» Supplied entries

* BEGIN *

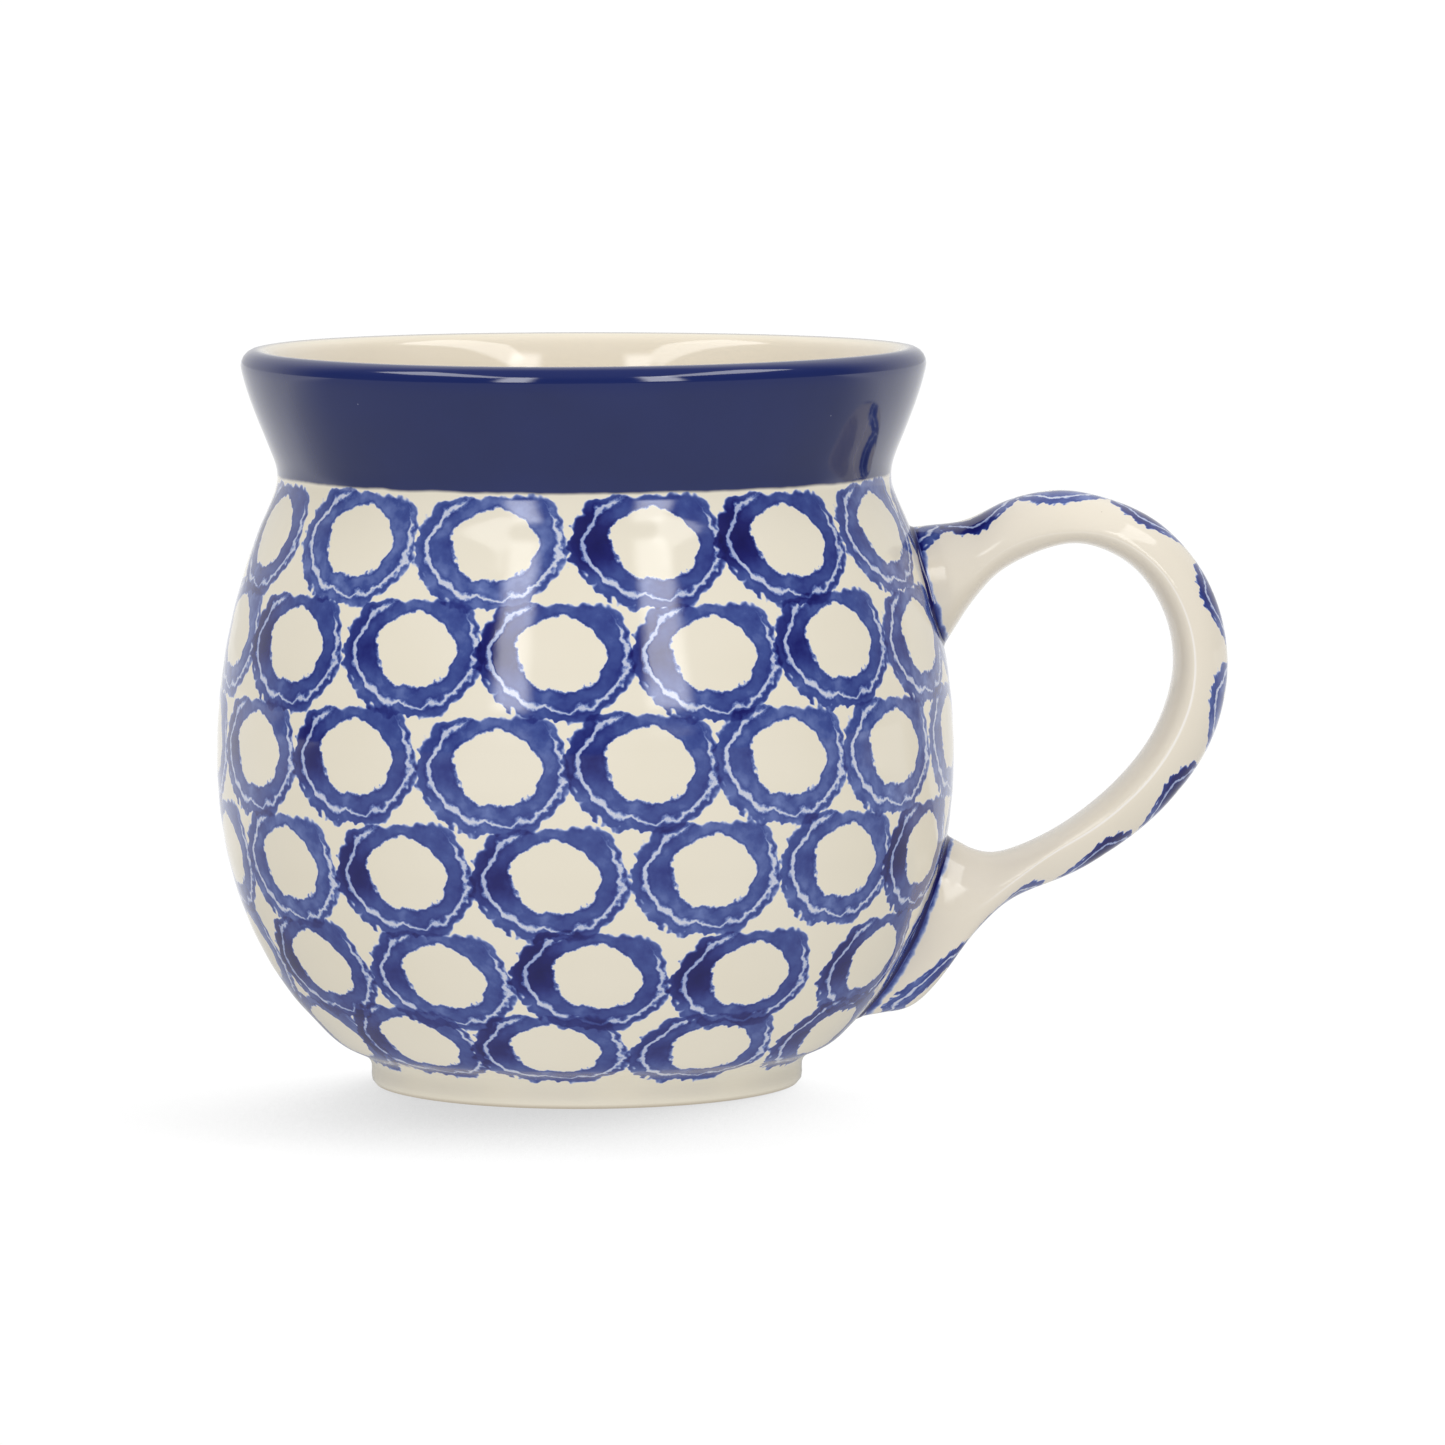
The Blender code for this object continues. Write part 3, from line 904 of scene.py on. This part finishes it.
# The same as the glaze mirrors it
SEEN_FRONT, SEEN_SIDE, SEEN_BACK, SEEN_TOP = 0.15, 0.17, 1.0, 0.2
FLOOR_SEEN, FLOOR_SEEN_BACK = 0.45, 1.0
# Strip lights in the mirror: degrees right of the camera, degrees up, brightness
STRIPS = (
    ((-28.8, -17.8), (8.0, 42.5), 7.6),
    ((20.3, 33.2), (8.0, 42.5), 7.6),
)
STRIP_EDGE = 2.4                # degrees of soft edge
BAR_EDGE = 1.0
# Overhead bars in the mirror: degrees up at the sides, reach forward, brightness
BARS = ((44.5, 61.5), (-0.05, 0.68), 5.4)
TAPER_START, BAR_TAPER = 0.25, 20.0     # reach where their lower edge starts to rise, degrees to a unit


def by_ray(graph, to_camera, to_mirror, otherwise):
    """One value for what the camera sees, one for mirrored light and one for all other light."""
    path = graph.node("ShaderNodeLightPath")
    result = choose(graph, path.outputs["Is Glossy Ray"], to_mirror, otherwise)
    return choose(graph, path.outputs["Is Camera Ray"], to_camera, result)


def choose(graph, share, on, off):
    return graph.math("ADD", graph.math("MULTIPLY", share, on),
                      graph.math("MULTIPLY", graph.math("SUBTRACT", 1.0, share), off))


def make_floor():
    """Pale floor that glows rather than being lit: plain white to the camera but for a painted soft shadow
    of the mug, worked out from ambient occlusion.
    """
    bpy.ops.mesh.primitive_plane_add(size=FLOOR_SIZE)
    floor = bpy.context.object
    floor.name = "floor"
    material, graph = new_material("pale_floor")
    material.cycles.emission_sampling = "NONE"
    lean = graph.node("ShaderNodeCombineXYZ")
    for socket, value in zip(lean.inputs, Vector(SHADOW_LEAN).normalized()):
        graph.feed(socket, value)
    # painted shadow: how open each floor point is towards the leaned direction darkens the floor's glow
    open_sky = graph.node("ShaderNodeAmbientOcclusion", samples=12)
    open_sky.inputs["Distance"].default_value = SHADOW_REACH
    graph.feed(open_sky.inputs["Normal"], lean.outputs[0])
    bare = graph.ramp_up(open_sky.outputs["AO"], *SHADOW_OPEN)
    seen = graph.math("MULTIPLY_ADD", bare, WHITE - SHADOW_WHITE, SHADOW_WHITE)
    split = graph.node("ShaderNodeSeparateXYZ")
    graph.feed(split.inputs[0], graph.node("ShaderNodeTexCoord").outputs["Object"])
    behind = graph.ramp_up(split.outputs["Y"], 0.0, 0.16)
    mirrored = graph.math("MULTIPLY_ADD", behind, FLOOR_SEEN_BACK - FLOOR_SEEN, FLOOR_SEEN)
    glow = graph.node("ShaderNodeEmission")
    graph.feed(glow.inputs["Strength"], by_ray(graph, seen, mirrored, FLOOR_LIT))
    output = graph.node("ShaderNodeOutputMaterial")
    graph.feed(output.inputs["Surface"], glow.outputs[0])
    floor.data.materials.append(material)


def room(graph, direction, front, side, back, top):
    """Brightness of a plain room by direction."""
    _, depth, height = direction
    ahead = graph.ramp_up(depth, -0.2, -0.9)
    behind = graph.ramp_up(depth, 0.1, 0.75)
    overhead = graph.ramp_up(height, 0.35, 0.9)
    return graph.total([side,
                        graph.math("MULTIPLY", ahead, front - side),
                        graph.math("MULTIPLY", behind, back - side),
                        graph.math("MULTIPLY", overhead, top)])


def make_world():
    """A white room behind the mug, dimmer behind the camera, with strip lights that only glaze mirrors."""
    world = bpy.data.worlds.new("studio")
    bpy.context.scene.world = world
    world.use_nodes = True
    world.node_tree.nodes.clear()
    graph = Graph(world.node_tree)
    split = graph.node("ShaderNodeSeparateXYZ")
    graph.feed(split.inputs[0], graph.node("ShaderNodeTexCoord").outputs["Generated"])
    across, depth, height = split.outputs
    lit = room(graph, split.outputs, LIT_FRONT, LIT_SIDE, LIT_BACK, LIT_TOP)
    mirrored = room(graph, split.outputs, SEEN_FRONT, SEEN_SIDE, SEEN_BACK, SEEN_TOP)
    forward = graph.math("MULTIPLY", depth, -1.0)
    azimuth = graph.degrees(graph.math("ARCTAN2", across, forward))
    elevation = graph.degrees(graph.math("ARCSINE", height))
    for (left, right), (low, high), brightness in STRIPS:
        strip = graph.math("MULTIPLY", graph.band(azimuth, left, right, STRIP_EDGE),
                           graph.band(elevation, low, high, STRIP_EDGE))
        mirrored = graph.math("MULTIPLY_ADD", strip, brightness, mirrored)
    (low, high), (back, front), brightness = BARS
    side_angle = graph.degrees(graph.math("ARCTAN2", height, graph.math("ABSOLUTE", across)))
    past_start = graph.math("MAXIMUM", graph.math("SUBTRACT", forward, TAPER_START), 0.0)
    tapered = graph.math("MULTIPLY_ADD", past_start, -BAR_TAPER, side_angle)
    bar = graph.math("MULTIPLY", graph.ramp_up(tapered, low - BAR_EDGE, low + BAR_EDGE),
                     graph.ramp_up(side_angle, high + BAR_EDGE, high - BAR_EDGE))
    bar = graph.math("MULTIPLY", bar, graph.band(forward, back, front, 0.03))
    mirrored = graph.math("MULTIPLY_ADD", bar, brightness, mirrored)
    background = graph.node("ShaderNodeBackground")
    background.inputs["Color"].default_value = (SKY_GREY, SKY_GREY, SKY_GREY, 1.0)
    graph.feed(background.inputs["Strength"], by_ray(graph, WHITE / SKY_GREY, mirrored, lit))
    output = graph.node("ShaderNodeOutputWorld")
    graph.feed(output.inputs["Surface"], background.outputs[0])


def make_camera():
    camera = bpy.data.objects.new("camera", bpy.data.cameras.new("camera"))
    camera.data.lens = CAMERA_LENS
    camera.data.clip_start = 0.05
    camera.data.clip_end = 50
    turn = Matrix.Rotation(math.radians(-CAMERA_YAW), 4, "Z")
    turn @= Matrix.Rotation(math.radians(90 - CAMERA_PITCH), 4, "X")
    turn @= Matrix.Rotation(math.radians(CAMERA_ROLL), 4, "Z")
    camera.matrix_world = Matrix.Translation((0, -CAMERA_DISTANCE, CAMERA_HEIGHT)) @ turn
    bpy.context.scene.collection.objects.link(camera)
    bpy.context.scene.camera = camera


make_body()
HANDLE = handle_rings()
make_handle(HANDLE)
BEAD_MATERIAL = bead_material()
half = len(HANDLE) // 2
make_bead("upper_slip_bead", "upper_slip_joint", HANDLE[:half], BEAD_MATERIAL)
make_bead("lower_slip_bead", "lower_slip_joint", HANDLE[half:][::-1], BEAD_MATERIAL)
make_floor()
make_world()
make_camera()
bpy.context.scene.view_settings.view_transform = "Standard"
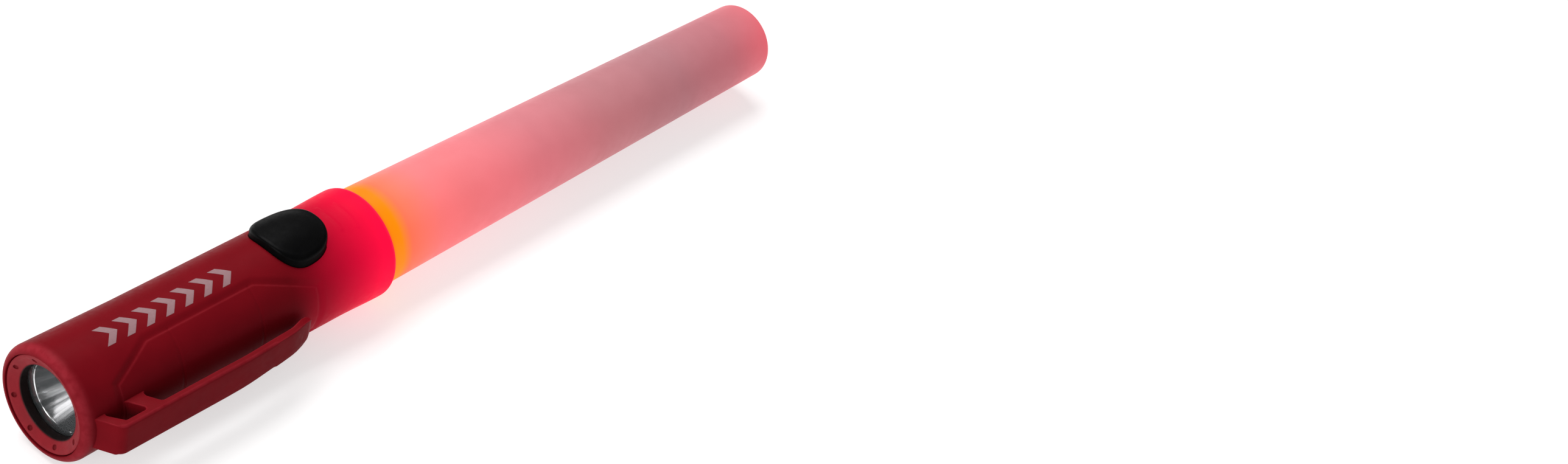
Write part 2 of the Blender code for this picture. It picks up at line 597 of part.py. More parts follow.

* END *

» What the task asks
From the records above, please extract every line and repeat it exactly.

» Task answer
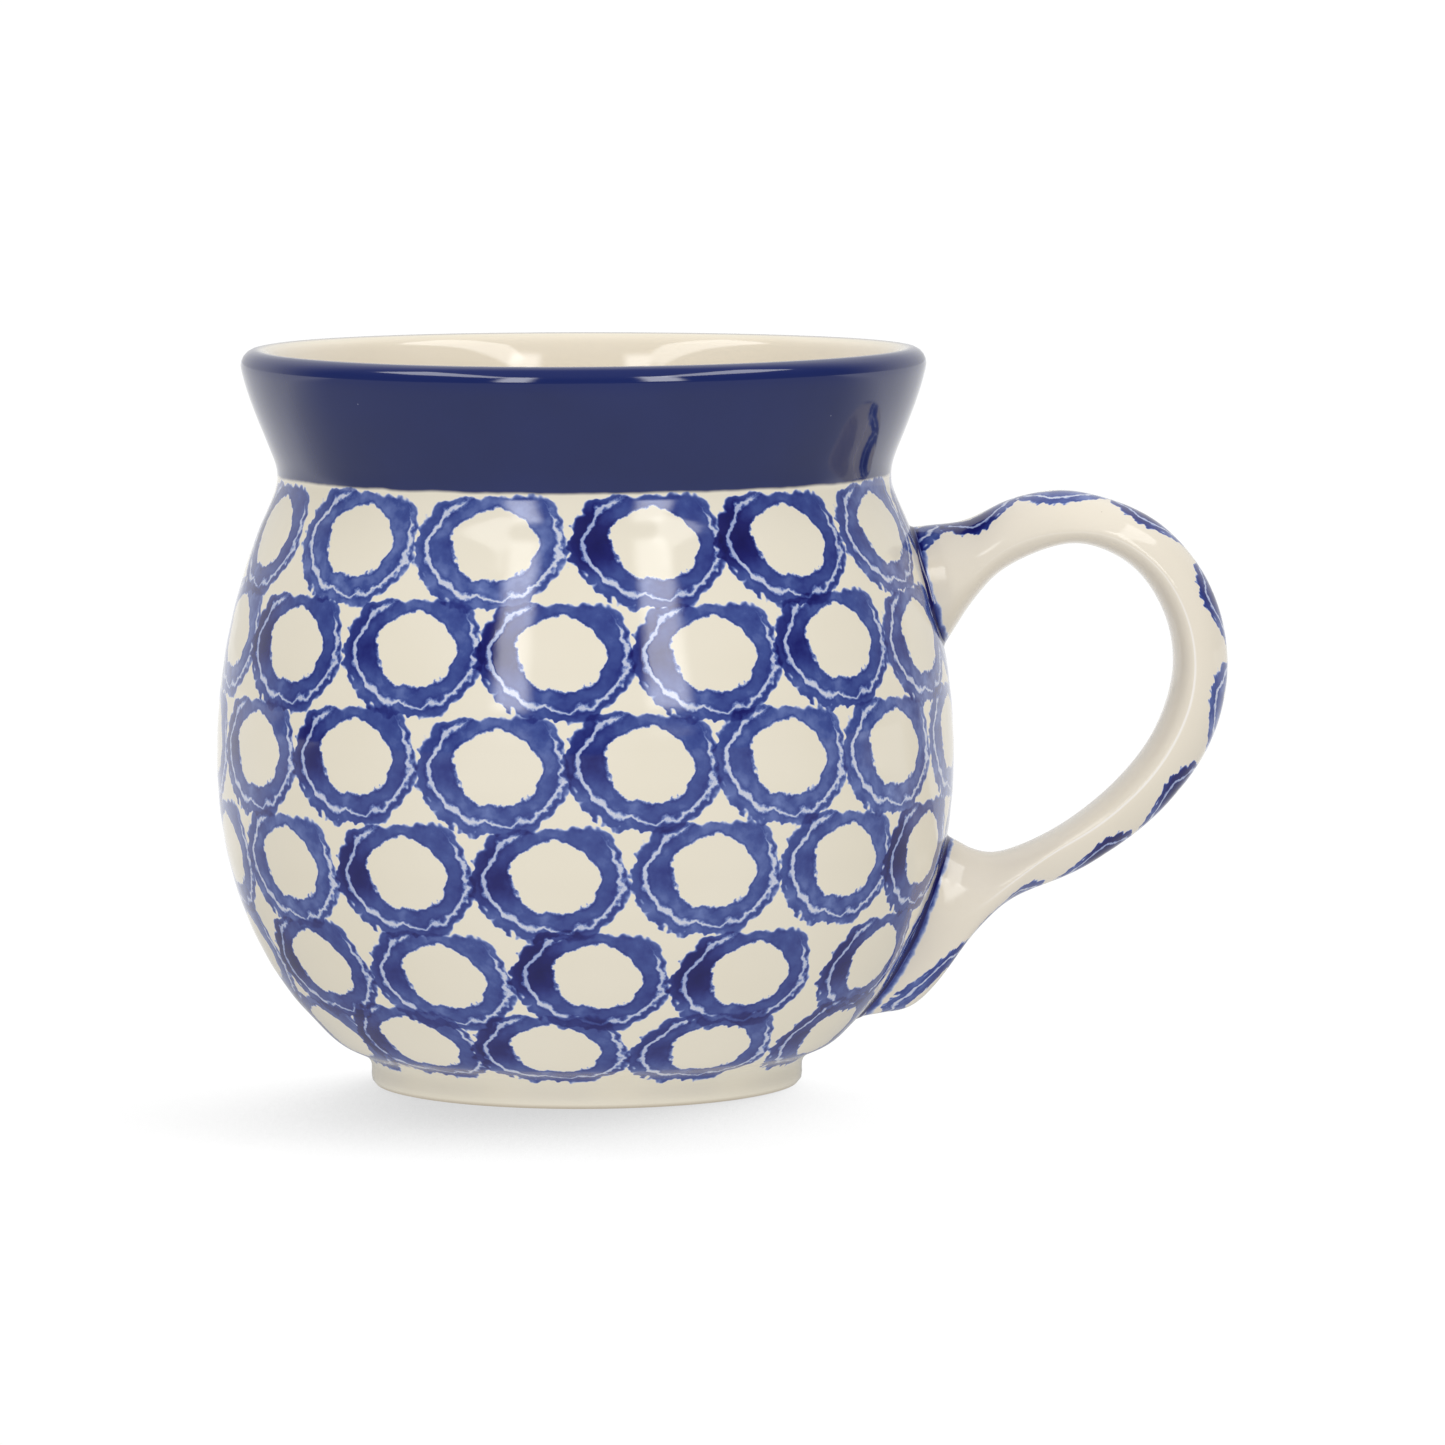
The Blender code for this object continues. Write part 3, from line 904 of scene.py on. This part finishes it.
# The same as the glaze mirrors it
SEEN_FRONT, SEEN_SIDE, SEEN_BACK, SEEN_TOP = 0.15, 0.17, 1.0, 0.2
FLOOR_SEEN, FLOOR_SEEN_BACK = 0.45, 1.0
# Strip lights in the mirror: degrees right of the camera, degrees up, brightness
STRIPS = (
    ((-28.8, -17.8), (8.0, 42.5), 7.6),
    ((20.3, 33.2), (8.0, 42.5), 7.6),
)
STRIP_EDGE = 2.4                # degrees of soft edge
BAR_EDGE = 1.0
# Overhead bars in the mirror: degrees up at the sides, reach forward, brightness
BARS = ((44.5, 61.5), (-0.05, 0.68), 5.4)
TAPER_START, BAR_TAPER = 0.25, 20.0     # reach where their lower edge starts to rise, degrees to a unit


def by_ray(graph, to_camera, to_mirror, otherwise):
    """One value for what the camera sees, one for mirrored light and one for all other light."""
    path = graph.node("ShaderNodeLightPath")
    result = choose(graph, path.outputs["Is Glossy Ray"], to_mirror, otherwise)
    return choose(graph, path.outputs["Is Camera Ray"], to_camera, result)


def choose(graph, share, on, off):
    return graph.math("ADD", graph.math("MULTIPLY", share, on),
                      graph.math("MULTIPLY", graph.math("SUBTRACT", 1.0, share), off))


def make_floor():
    """Pale floor that glows rather than being lit: plain white to the camera but for a painted soft shadow
    of the mug, worked out from ambient occlusion.
    """
    bpy.ops.mesh.primitive_plane_add(size=FLOOR_SIZE)
    floor = bpy.context.object
    floor.name = "floor"
    material, graph = new_material("pale_floor")
    material.cycles.emission_sampling = "NONE"
    lean = graph.node("ShaderNodeCombineXYZ")
    for socket, value in zip(lean.inputs, Vector(SHADOW_LEAN).normalized()):
        graph.feed(socket, value)
    # painted shadow: how open each floor point is towards the leaned direction darkens the floor's glow
    open_sky = graph.node("ShaderNodeAmbientOcclusion", samples=12)
    open_sky.inputs["Distance"].default_value = SHADOW_REACH
    graph.feed(open_sky.inputs["Normal"], lean.outputs[0])
    bare = graph.ramp_up(open_sky.outputs["AO"], *SHADOW_OPEN)
    seen = graph.math("MULTIPLY_ADD", bare, WHITE - SHADOW_WHITE, SHADOW_WHITE)
    split = graph.node("ShaderNodeSeparateXYZ")
    graph.feed(split.inputs[0], graph.node("ShaderNodeTexCoord").outputs["Object"])
    behind = graph.ramp_up(split.outputs["Y"], 0.0, 0.16)
    mirrored = graph.math("MULTIPLY_ADD", behind, FLOOR_SEEN_BACK - FLOOR_SEEN, FLOOR_SEEN)
    glow = graph.node("ShaderNodeEmission")
    graph.feed(glow.inputs["Strength"], by_ray(graph, seen, mirrored, FLOOR_LIT))
    output = graph.node("ShaderNodeOutputMaterial")
    graph.feed(output.inputs["Surface"], glow.outputs[0])
    floor.data.materials.append(material)


def room(graph, direction, front, side, back, top):
    """Brightness of a plain room by direction."""
    _, depth, height = direction
    ahead = graph.ramp_up(depth, -0.2, -0.9)
    behind = graph.ramp_up(depth, 0.1, 0.75)
    overhead = graph.ramp_up(height, 0.35, 0.9)
    return graph.total([side,
                        graph.math("MULTIPLY", ahead, front - side),
                        graph.math("MULTIPLY", behind, back - side),
                        graph.math("MULTIPLY", overhead, top)])


def make_world():
    """A white room behind the mug, dimmer behind the camera, with strip lights that only glaze mirrors."""
    world = bpy.data.worlds.new("studio")
    bpy.context.scene.world = world
    world.use_nodes = True
    world.node_tree.nodes.clear()
    graph = Graph(world.node_tree)
    split = graph.node("ShaderNodeSeparateXYZ")
    graph.feed(split.inputs[0], graph.node("ShaderNodeTexCoord").outputs["Generated"])
    across, depth, height = split.outputs
    lit = room(graph, split.outputs, LIT_FRONT, LIT_SIDE, LIT_BACK, LIT_TOP)
    mirrored = room(graph, split.outputs, SEEN_FRONT, SEEN_SIDE, SEEN_BACK, SEEN_TOP)
    forward = graph.math("MULTIPLY", depth, -1.0)
    azimuth = graph.degrees(graph.math("ARCTAN2", across, forward))
    elevation = graph.degrees(graph.math("ARCSINE", height))
    for (left, right), (low, high), brightness in STRIPS:
        strip = graph.math("MULTIPLY", graph.band(azimuth, left, right, STRIP_EDGE),
                           graph.band(elevation, low, high, STRIP_EDGE))
        mirrored = graph.math("MULTIPLY_ADD", strip, brightness, mirrored)
    (low, high), (back, front), brightness = BARS
    side_angle = graph.degrees(graph.math("ARCTAN2", height, graph.math("ABSOLUTE", across)))
    past_start = graph.math("MAXIMUM", graph.math("SUBTRACT", forward, TAPER_START), 0.0)
    tapered = graph.math("MULTIPLY_ADD", past_start, -BAR_TAPER, side_angle)
    bar = graph.math("MULTIPLY", graph.ramp_up(tapered, low - BAR_EDGE, low + BAR_EDGE),
                     graph.ramp_up(side_angle, high + BAR_EDGE, high - BAR_EDGE))
    bar = graph.math("MULTIPLY", bar, graph.band(forward, back, front, 0.03))
    mirrored = graph.math("MULTIPLY_ADD", bar, brightness, mirrored)
    background = graph.node("ShaderNodeBackground")
    background.inputs["Color"].default_value = (SKY_GREY, SKY_GREY, SKY_GREY, 1.0)
    graph.feed(background.inputs["Strength"], by_ray(graph, WHITE / SKY_GREY, mirrored, lit))
    output = graph.node("ShaderNodeOutputWorld")
    graph.feed(output.inputs["Surface"], background.outputs[0])


def make_camera():
    camera = bpy.data.objects.new("camera", bpy.data.cameras.new("camera"))
    camera.data.lens = CAMERA_LENS
    camera.data.clip_start = 0.05
    camera.data.clip_end = 50
    turn = Matrix.Rotation(math.radians(-CAMERA_YAW), 4, "Z")
    turn @= Matrix.Rotation(math.radians(90 - CAMERA_PITCH), 4, "X")
    turn @= Matrix.Rotation(math.radians(CAMERA_ROLL), 4, "Z")
    camera.matrix_world = Matrix.Translation((0, -CAMERA_DISTANCE, CAMERA_HEIGHT)) @ turn
    bpy.context.scene.collection.objects.link(camera)
    bpy.context.scene.camera = camera


make_body()
HANDLE = handle_rings()
make_handle(HANDLE)
BEAD_MATERIAL = bead_material()
half = len(HANDLE) // 2
make_bead("upper_slip_bead", "upper_slip_joint", HANDLE[:half], BEAD_MATERIAL)
make_bead("lower_slip_bead", "lower_slip_joint", HANDLE[half:][::-1], BEAD_MATERIAL)
make_floor()
make_world()
make_camera()
bpy.context.scene.view_settings.view_transform = "Standard"
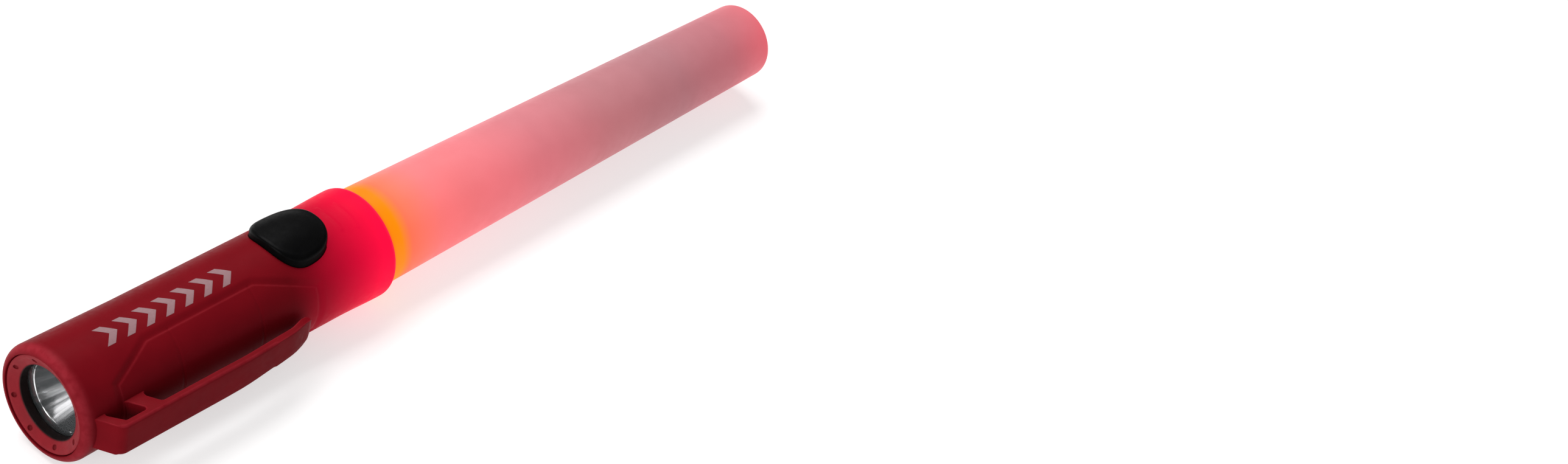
Write part 2 of the Blender code for this picture. It picks up at line 597 of part.py. More parts follow.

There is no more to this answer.